My mother used to work in a hospital as a nurse in the early 80s. She tells me at the time there was no real way to determine if someone was the father of a baby or not.
She said there were ways to tell if the man was NOT the father, for instance use of blood types, but while you could eliminate the possiblity of a person being the father of a child you could not prove someone was the father.
Around what year did we begin to have the ability to test DNA so you could prove the idenification of the father of a baby for sure. Or was my mother wrong?
Genetic fingerprinting was invented by Sir Alec Jeffreys in 1985, and Colin Pitchfork was the first person arrested and convicted on DNA evidence in 1987.
And if unmarried, whoever she named, unless he could prove that he couldn’t be the father.
This is still the case today, BTW, in most jurisdictions.

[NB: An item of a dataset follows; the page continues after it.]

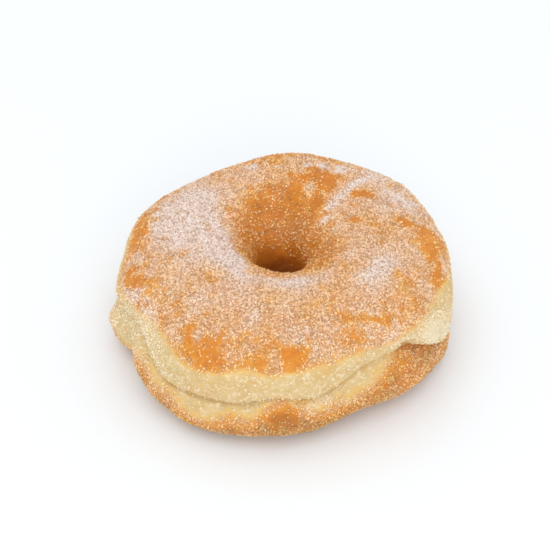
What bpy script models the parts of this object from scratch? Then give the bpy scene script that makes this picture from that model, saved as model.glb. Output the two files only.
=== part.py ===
"""A ring doughnut of raised dough, fried on both sides and rolled in sugar.

The ring is one solid. It starts as a torus, and every ring of points is moved
onto a cross-section worked out from the sizes below. An upper lobe hangs over a
crease that runs all the way round, and a lower lobe stands on a flat foot.

Azimuths are in degrees: 0 is +X, the right-hand side, 90 is +Y, the back, 180 is
the left-hand side and 270 is -Y, the front. Sizes are in millimetres, and the
mesh is made in metres, standing on Z = 0.
"""

import math

import bpy
from mathutils import Vector, noise

# Driving dimensions, in millimetres
HALF_WIDTH = 46.0
HALF_DEPTH = 43.5
HEIGHT = 36.0
HOLE_RADIUS = 7.0
HOLE_CENTRE = (-0.6, 3.2)
THROAT_HEIGHT = 19.0
CREASE_HEIGHT = 15.0
CREASE_DEPTH = 1.7
BELLY_RISE = 5.0
LOWER_BELLY_SHARE = 0.55
FOOT_INSET = 9.0
HOLE_FOOT_INSET = 8.0
CREST_SHARE = 0.42

# How full each rounded stretch of the section is: 2 is an ellipse, more is squarer
SHOULDER_FULLNESS = 2.3
FUNNEL_FULLNESS = 2.1
BORE_FULLNESS = 2.0
HEEL_FULLNESS = 2.1
CREASE_FULLNESS = 1.7

# Points around the ring, and along each stretch of the section
AROUND = 112
SHOULDER_ROWS = 9
FUNNEL_ROWS = 9
BORE_ROWS = 6
FOOT_ROWS = 3
HEEL_ROWS = 5
UNDER_CREASE_ROWS = 4
OVER_CREASE_ROWS = 4
ROWS = (SHOULDER_ROWS + FUNNEL_ROWS + BORE_ROWS + FOOT_ROWS + HEEL_ROWS
        + UNDER_CREASE_ROWS + OVER_CREASE_ROWS)
ARC_STEPS = 32

# Swells: azimuth, half-width in degrees, and amount at the middle
UPPER_OUTLINE_SWELLS = {
    "right back shoulder": (46.0, 26.0, 3.0),
    "back": (80.0, 16.0, 0.8),
    "back left cut": (124.0, 20.0, -1.5),
    "back left corner": (150.0, 12.0, 1.2),
    "left flat": (175.0, 12.0, -1.6),
    "left set back": (208.0, 14.0, -2.6),
    "front left corner": (236.0, 14.0, 0.8),
    "front right flat": (298.0, 22.0, -3.6),
    "right bulge": (343.0, 13.0, 0.8),
}
LOWER_OUTLINE_SWELLS = {
    "right back shoulder": (42.0, 26.0, 1.6),
    "back left cut": (122.0, 20.0, -1.4),
    "left bulge": (187.0, 10.0, 1.8),
    "left notch": (199.0, 8.0, -2.4),
    "front left corner": (234.0, 16.0, 1.7),
    "front right flat": (297.0, 20.0, -3.4),
    "right heel": (346.0, 12.0, 0.8),
}
CREASE_HEIGHT_SWELLS = {
    "left rise": (203.0, 13.0, 6.8),
    "front left dip": (226.0, 9.0, -1.2),
    "front rise": (267.0, 10.0, 3.4),
    "front right rise": (311.0, 20.0, 8.6),
    "right sag": (345.0, 12.0, -5.5),
    "back rise": (95.0, 40.0, 2.0),
}
SHOULDER_SWELLS = {
    "left slope": (212.0, 16.0, -0.35),
}
CREASE_DEPTH_SWELLS = {
    "right notch": (322.0, 12.0, 1.8),
    "left lip": (200.0, 18.0, 0.6),
}
TOP_HEIGHT_SWELLS = {
    "back left slope": (135.0, 35.0, -1.6),
    "front right slope": (300.0, 30.0, -0.8),
    "left slope": (200.0, 20.0, -0.8),
}
CREST_SWELLS = {
    "wide funnel behind": (98.0, 36.0, 0.18),
    "right ridge": (40.0, 20.0, -0.05),
}
FUNNEL_SWELLS = {
    "near lip": (270.0, 50.0, -0.1),
    "open slope behind": (98.0, 36.0, -0.5),
    "right ridge": (42.0, 20.0, 0.4),
}

# Uneven dough: lump size and height, and the seed that places them
LUMP_SIZE = 17.0
LUMP_HEIGHT = 0.9
LUMP_SEED = Vector((3.1, 7.7, 1.9))
FOOT_CLEARANCE = 5.0

MM = 0.001
COLLECTION_NAME = "sugar_doughnut"
PART_NAME = "doughnut"
DOUGH_COLOUR = (0.74, 0.35, 0.10, 1.0)
DOUGH_ROUGHNESS = 0.5


def clear_scene():
    """Remove whatever the file opened with."""
    for thing in list(bpy.data.objects):
        bpy.data.objects.remove(thing, do_unlink=True)


def swell(azimuth, swells):
    """Add up the named swells at one azimuth, each a smooth hump."""
    total = 0.0
    for middle, half_width, amount in swells.values():
        away = (azimuth - middle + 180.0) % 360.0 - 180.0
        total += amount * math.exp(-((away / half_width) ** 2))
    return total


def oval(azimuth):
    """Radius of the plain oval outline at an azimuth."""
    angle = math.radians(azimuth)
    across = math.cos(angle) / HALF_WIDTH
    along = math.sin(angle) / HALF_DEPTH
    return 1.0 / math.hypot(across, along)


def rounded(start, end, fullness, upright_first):
    """Curve from start to end, upright at one end and level at the other."""
    points = []
    for step in range(ARC_STEPS + 1):
        turn = 0.5 * math.pi * step / ARC_STEPS
        lead = math.cos(turn) ** (2.0 / fullness)
        trail = math.sin(turn) ** (2.0 / fullness)
        if upright_first:
            radius = end[0] + (start[0] - end[0]) * lead
            height = start[1] + (end[1] - start[1]) * trail
        else:
            radius = start[0] + (end[0] - start[0]) * trail
            height = end[1] + (start[1] - end[1]) * lead
        points.append((radius, height))
    return points


def spaced(points, count):
    """Take count points at even distances along a curve, without its last one."""
    lengths = [0.0]
    for first, second in zip(points, points[1:]):
        lengths.append(lengths[-1] + math.dist(first, second))
    picked = []
    piece = 0
    for step in range(count):
        wanted = lengths[-1] * step / count
        while lengths[piece + 1] < wanted:
            piece += 1
        share = (wanted - lengths[piece]) / (lengths[piece + 1] - lengths[piece])
        first, second = points[piece], points[piece + 1]
        picked.append((first[0] + (second[0] - first[0]) * share,
                       first[1] + (second[1] - first[1]) * share))
    return picked


def section(azimuth):
    """Cross-section at an azimuth as (radius, height), from the belly upwards and round."""
    upper = oval(azimuth) + swell(azimuth, UPPER_OUTLINE_SWELLS)
    lower = oval(azimuth) + swell(azimuth, LOWER_OUTLINE_SWELLS)
    crease_height = CREASE_HEIGHT + swell(azimuth, CREASE_HEIGHT_SWELLS)
    top = HEIGHT + swell(azimuth, TOP_HEIGHT_SWELLS)
    share = CREST_SHARE + swell(azimuth, CREST_SWELLS)
    funnel = FUNNEL_FULLNESS + swell(azimuth, FUNNEL_SWELLS)
    shoulder = SHOULDER_FULLNESS + swell(azimuth, SHOULDER_SWELLS)
    depth = CREASE_DEPTH + swell(azimuth, CREASE_DEPTH_SWELLS)

    belly = (upper, crease_height + BELLY_RISE)
    crest = (HOLE_RADIUS + share * (upper - HOLE_RADIUS), top)
    throat = (HOLE_RADIUS, THROAT_HEIGHT)
    inner_foot = (HOLE_RADIUS + HOLE_FOOT_INSET, 0.0)
    outer_foot = (lower - FOOT_INSET, 0.0)
    lower_belly = (lower, crease_height * LOWER_BELLY_SHARE)
    crease = (min(upper, lower) - depth, crease_height)

    outline = []
    outline += spaced(rounded(belly, crest, shoulder, True), SHOULDER_ROWS)
    outline += spaced(rounded(crest, throat, funnel, False), FUNNEL_ROWS)
    outline += spaced(rounded(throat, inner_foot, BORE_FULLNESS, True), BORE_ROWS)
    outline += spaced([inner_foot, outer_foot], FOOT_ROWS)
    outline += spaced(rounded(outer_foot, lower_belly, HEEL_FULLNESS, False), HEEL_ROWS)
    outline += spaced(rounded(lower_belly, crease, CREASE_FULLNESS, True), UNDER_CREASE_ROWS)
    outline += spaced(rounded(crease, belly, CREASE_FULLNESS, False), OVER_CREASE_ROWS)
    return upper, outline


def placed(azimuth, upper, radius, height):
    """Point of the section in space: it leans from the hole's centre to the outline's."""
    angle = math.radians(azimuth)
    reach = (radius - HOLE_RADIUS) / (upper - HOLE_RADIUS)
    lean = 1.0 - min(max(reach, 0.0), 1.0)
    return Vector((HOLE_CENTRE[0] * lean + radius * math.cos(angle),
                   HOLE_CENTRE[1] * lean + radius * math.sin(angle),
                   height))


def make_doughnut():
    """Bend a torus into the ring, with its lobes, crease, funnel and foot."""
    bpy.ops.mesh.primitive_torus_add(
        major_segments=AROUND, minor_segments=ROWS,
        major_radius=0.5 * (HALF_WIDTH + HOLE_RADIUS) * MM,
        minor_radius=0.5 * (HALF_WIDTH - HOLE_RADIUS) * MM)
    doughnut = bpy.context.active_object
    doughnut.name = PART_NAME
    mesh = doughnut.data
    mesh.name = PART_NAME
    for station in range(AROUND):
        azimuth = 360.0 * station / AROUND
        upper, outline = section(azimuth)
        for row, (radius, height) in enumerate(outline):
            vertex = mesh.vertices[station * ROWS + row]
            vertex.co = placed(azimuth, upper, radius, height) * MM
    mesh.update()
    add_lumps(mesh)
    mesh.shade_smooth()
    return doughnut


def add_lumps(mesh):
    """Push the surface gently in and out, less and less towards the flat foot."""
    pushes = []
    for vertex in mesh.vertices:
        place = vertex.co / MM
        lump = noise.noise(place / LUMP_SIZE + LUMP_SEED)
        hold = min(max(place.z / FOOT_CLEARANCE, 0.0), 1.0)
        pushes.append(vertex.normal * (lump * hold * LUMP_HEIGHT * MM))
    for vertex, push in zip(mesh.vertices, pushes):
        vertex.co += push
    mesh.update()


def centre_on_base(doughnut):
    """Put the middle of the bounding box over the origin, standing on Z = 0."""
    places = [vertex.co for vertex in doughnut.data.vertices]
    low = Vector((min(place[axis] for place in places) for axis in range(3)))
    high = Vector((max(place[axis] for place in places) for axis in range(3)))
    middle = 0.5 * (low + high)
    shift = Vector((-middle.x, -middle.y, -low.z))
    for vertex in doughnut.data.vertices:
        vertex.co += shift
    doughnut.data.update()


def make_dough_material():
    """Browned crust, the colour of the fried dough between the sugar."""
    material = bpy.data.materials.new("fried_dough")
    material.use_nodes = True
    shader = material.node_tree.nodes["Principled BSDF"]
    shader.inputs["Base Color"].default_value = DOUGH_COLOUR
    shader.inputs["Roughness"].default_value = DOUGH_ROUGHNESS
    shader.inputs["Metallic"].default_value = 0.0
    return material


def main():
    """Model the doughnut in a collection of its own."""
    clear_scene()
    doughnut = make_doughnut()
    centre_on_base(doughnut)
    doughnut.data.materials.append(make_dough_material())
    collection = bpy.data.collections.new(COLLECTION_NAME)
    bpy.context.scene.collection.children.link(collection)
    for owner in list(doughnut.users_collection):
        owner.objects.unlink(doughnut)
    collection.objects.link(doughnut)


main()
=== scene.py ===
"""Looks of a ring doughnut of raised dough, browned on both sides and rolled in sugar.

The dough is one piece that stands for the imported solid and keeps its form. The sugar is
five pieces, one for each kind of crystal, joined into meshes from arrays. Sizes are in
millimetres and are turned into metres where a mesh is made. Azimuths are in degrees: 0 is
+X, the right-hand side, 90 the back, 180 the left-hand side and 270 the front. A distance
along the section runs from 0 at the belly over the top, through the hole and under the
foot back to 40, as the stretches say.
"""

import logging
import math
from dataclasses import dataclass, field
from enum import Enum

import bmesh
import bpy
import numpy as np
from bmesh.types import BMesh
from bpy.types import Material, Mesh, NodeSocket, Object
from mathutils import Matrix, Vector, noise


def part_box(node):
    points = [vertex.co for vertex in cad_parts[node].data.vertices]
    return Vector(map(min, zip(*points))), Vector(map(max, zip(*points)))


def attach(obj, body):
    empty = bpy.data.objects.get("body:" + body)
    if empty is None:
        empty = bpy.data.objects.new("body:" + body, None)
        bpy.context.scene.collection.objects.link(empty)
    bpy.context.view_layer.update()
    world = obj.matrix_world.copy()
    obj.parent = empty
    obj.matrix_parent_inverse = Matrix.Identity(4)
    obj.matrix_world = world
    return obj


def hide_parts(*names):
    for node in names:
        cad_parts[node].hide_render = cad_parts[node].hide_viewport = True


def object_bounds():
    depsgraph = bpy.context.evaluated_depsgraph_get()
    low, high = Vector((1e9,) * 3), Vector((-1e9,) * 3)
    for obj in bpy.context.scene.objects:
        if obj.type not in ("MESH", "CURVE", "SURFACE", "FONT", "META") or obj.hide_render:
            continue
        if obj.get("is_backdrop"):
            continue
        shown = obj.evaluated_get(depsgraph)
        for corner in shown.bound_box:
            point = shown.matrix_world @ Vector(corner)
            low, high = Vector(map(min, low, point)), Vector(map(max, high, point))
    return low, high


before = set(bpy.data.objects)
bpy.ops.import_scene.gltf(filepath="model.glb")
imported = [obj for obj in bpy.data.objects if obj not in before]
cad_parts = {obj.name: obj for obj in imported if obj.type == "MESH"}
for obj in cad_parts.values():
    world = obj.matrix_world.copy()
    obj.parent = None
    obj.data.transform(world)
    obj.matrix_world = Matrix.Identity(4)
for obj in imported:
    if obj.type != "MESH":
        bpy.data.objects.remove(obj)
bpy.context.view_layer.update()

LOG = logging.getLogger("doughnut")
MM = 0.001
NODE = "doughnut"
BODY = "root"
# The plain ring that is spun first, before its points are laid on the form.
RING_RADIUS = 1.0
TUBE_RADIUS = 0.5
# Keeps a face without area from being divided by nothing.
SPECK = 1e-12

Colour = tuple[float, float, float, float]
Point = tuple[float, float]
Array = np.ndarray
Numbers = float | Array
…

The blood tests and DNA tests were scientific advancements in their time that disproved a paternity that was assumed. And today, if a court decides that a child may be adversely affected by the termination of a parental relationship, the results of a DNA test will not matter - the man will still need to pay child support for some number of years.
Exactly. If you have already been deemed the legal father of a child, a DNA test that proves you are not the genetic father does not mean you are no longer the legal father. After all, it is very common for the legal parents of a child not to be the genetic parents, due to adoption and so forth. So generally you have only a limited time to dispute paternity, and if you don’t dispute paternity before that time limit you are the legal father regardless of genetics.

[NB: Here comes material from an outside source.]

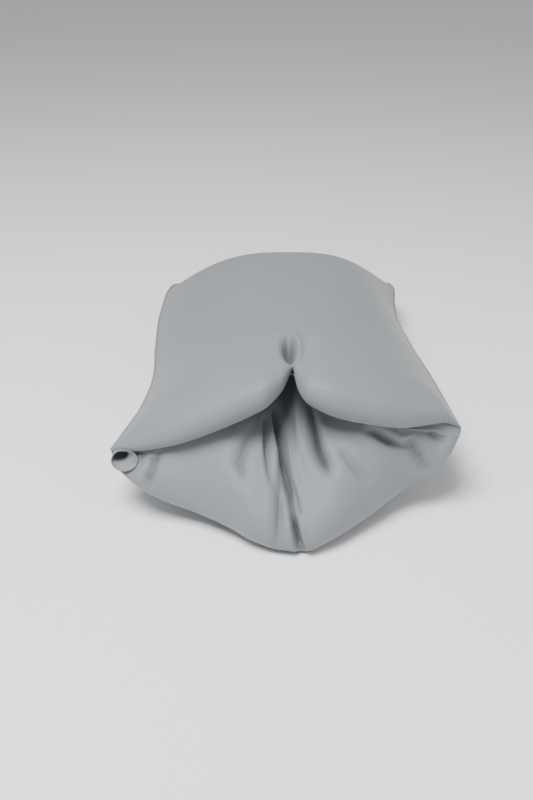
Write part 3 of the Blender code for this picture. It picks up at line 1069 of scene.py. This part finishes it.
sateen = cloth_material("sateen", (0.212, 0.232, 0.247), (0.188, 0.207, 0.221),
                        0.52, 0.15, 900, 0.25, (0.5, 0.75))
hem_cloth = cloth_material("hem_cloth", (0.220, 0.240, 0.254), (0.190, 0.209, 0.222),
                           0.50, 0.15, 900, 0.30, (0.5, 0.04), row=0.0032)
print("cut cloths:", sateen.name, hem_cloth.name)

# %% [markdown]
# The seams, the cord, the insert cover and the filling wear the second kind. None of them
# was cut flat, so the pattern sits in the piece's own space. The cover is a plain white
# ticking, the cord is twisted, and the filling is a tangle of fibre, which the ribs give
# when they wander a long way.

# %% Cloth and cord that were not
def round_material(name, light, dark, rough, ribs, wander, bump, weave=False):
    """A cloth, cord or fibre whose pattern sits in the piece's own space."""
    made, tree, shader, place = new_material(name)
    if weave:
        pattern = place_group(tree, WEAVE, place.outputs["Object"], Threads=ribs)
    else:
        pattern = place_group(tree, RIBS, place.outputs["Object"], Ribs=ribs, Wander=wander)
    uneven = place_group(tree, UNEVEN, place.outputs["Object"],
                         Scale=14.0, Light=(*light, 1.0), Dark=(*dark, 1.0))
    tree.links.new(uneven.outputs["Color"], shader.inputs["Base Color"])
    raise_surface(tree, shader, pattern.outputs["Height"], bump, 0.0004)
    shader.inputs["Roughness"].default_value = rough
    shader.inputs["Sheen Weight"].default_value = 0.10
    return made


seam_cloth = round_material("seam_cloth", (0.222, 0.242, 0.256), (0.186, 0.204, 0.217),
                            0.50, 250, 1.0, 0.45)
ticking = round_material("ticking", (0.84, 0.84, 0.82), (0.77, 0.77, 0.75),
                         0.85, 420, 0.0, 0.40, weave=True)
twisted = round_material("twisted_cord", (0.80, 0.80, 0.78), (0.72, 0.72, 0.70),
                         0.80, 210, 0.6, 0.80)
fibre = round_material("fibre", (0.90, 0.90, 0.89), (0.80, 0.80, 0.79),
                       0.95, 34, 18.0, 1.00)
print("materials:", len(bpy.data.materials))

# %% [markdown]
# ## Settling the insert
#
# A filled cover is round between its seams, because the fibre presses it outwards. Cloth
# simulation with a little air pressure does that. It runs without gravity, since the case
# holds the insert up, and no point may go further than a few millimetres. Any point that
# comes too near the case is then drawn back inside it.

# %% Settle the insert cover
def settle(piece, pressure, frames, most):
    """Lets a little air pressure round a closed cover off between its seams."""
    before = [v.co.copy() for v in piece.data.vertices]
    cloth = piece.modifiers.new("settle", "CLOTH")
    cloth.settings.quality = 4
    cloth.settings.mass = 0.15
    cloth.settings.tension_stiffness = 12
    cloth.settings.compression_stiffness = 12
    cloth.settings.bending_stiffness = 0.4
    cloth.settings.use_pressure = True
    cloth.settings.uniform_pressure_force = pressure
    cloth.settings.effector_weights.gravity = 0.0
    cloth.point_cache.frame_start = 1
    cloth.point_cache.frame_end = frames
    for frame_number in range(1, frames + 1):
        bpy.context.scene.frame_set(frame_number)
    bpy.ops.object.modifier_apply(modifier=cloth.name)
    bpy.context.scene.frame_set(1)
    furthest = 0.0
    for vertex, old in zip(piece.data.vertices, before):
        move = vertex.co - old
        furthest = max(furthest, move.length)
        if move.length > most:
            vertex.co = old + move * (most / move.length)
    print(piece.name, "settled, furthest", round(furthest * 1000, 1), "mm")


def keep_inside(piece, walls, gap):
    """Draws any point that comes too near the case back inside it."""
    moved = 0
    for _ in range(3):
        for vertex in piece.data.vertices:
            for wall in walls:
                place, normal = wall.find_nearest(vertex.co, 0.03)[:2]
                if place is None:
                    continue
                if (vertex.co - place).dot(normal) > -gap:
                    vertex.co = place - normal * gap
                    moved += 1
    piece.data.update()
    print(piece.name, "points drawn in:", moved)


# %% Make and settle the insert cover
insert_cushion = make_skin("insert_cushion")
draw_in(insert_cushion, 0.009, 3, 0.006)
settle(insert_cushion, 4.0, 20, 0.003)
keep_inside(insert_cushion, case_walls, 0.003)

# %% Fill the insert
fibre_filling = make_skin("fibre_filling", 110, 56)
draw_in(fibre_filling, 0.018, 3, 0.009)
keep_inside(fibre_filling, case_walls, 0.010)


# %% The cord round the insert
cord_points = side_line(-1.0, 50, 0.012, 0.014)
cord_points += end_line(40, 0.014)[2:-2]
cord_points += list(reversed(side_line(1.0, 50, 0.012, 0.014)))
insert_cord = ridge("insert_cord", cord_points, 0.0022)


# %% [markdown]
# ## Dressing the pieces and tying them to the frame
#
# Every piece gets its material and smooth shading. Then it is tied to the frame: it
# rides on the root, and the CAD nodes it takes the place of are hidden.

# %% Dress the pieces
def wear(piece, material):
    """Gives a piece its material and smooth shading."""
    piece.data.materials.clear()
    piece.data.materials.append(material)
    bpy.ops.object.select_all(action="DESELECT")
    piece.select_set(True)
    bpy.context.view_layer.objects.active = piece
    bpy.ops.object.shade_smooth()


for piece, cloth in ((case_top, sateen), (case_back, sateen), (top_hem, hem_cloth),
                     (flap_hem, hem_cloth), (side_seam_left, seam_cloth),
                     (side_seam_right, seam_cloth), (end_seam, seam_cloth),
                     (insert_cushion, ticking), (fibre_filling, fibre), (insert_cord, twisted)):
    wear(piece, cloth)
    print(piece.name, "wears", cloth.name)

# %% Ride and replace
for piece in (case_top, case_back, top_hem, flap_hem, side_seam_left, side_seam_right,
              end_seam, insert_cushion, fibre_filling, insert_cord):
    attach(piece, "root")
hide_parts("case_top_panel")
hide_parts("case_bottom_panel", "case_flap")
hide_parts("top_hem")
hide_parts("flap_hem")
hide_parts("case_side_seam_left")
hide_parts("case_side_seam_right")
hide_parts("case_end_seam")
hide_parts("insert_cover_top", "insert_cover_bottom")
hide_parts("fibre_fill")
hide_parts("insert_edge_cord")

# %% [markdown]
# ## The floor
#
# The pillow stands on a plain pale floor, much larger than itself, so that no edge of it
# shows. The floor is the stage and not a piece of the object.

# %% Floor
bpy.ops.mesh.primitive_plane_add(size=60.0, location=(0.0, 0.0, 0.0))
floor = bpy.context.object
floor.name = "floor"
ground = bpy.data.materials.new("pale_floor")
ground.use_nodes = True
ground_shader = ground.node_tree.nodes["Principled BSDF"]
ground_shader.inputs["Base Color"].default_value = (0.93, 0.93, 0.935, 1.0)
ground_shader.inputs["Roughness"].default_value = 0.9
floor.data.materials.append(ground)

Another factor is economic. Such DNA tests may have become possible in the 1980s, but they were very expensive. They might have been reasonable for a government trying a very important criminal case, or a millionaire foiling a woman trying to milk him for child support, but not necessarily so for a middle or lower-class alleged father. That changed in about 1998 with the development of the PCR process, which made it much, much easier to amplify DNA samples, and therefore much, much cheaper than it was previously to do all sorts of genetic tests.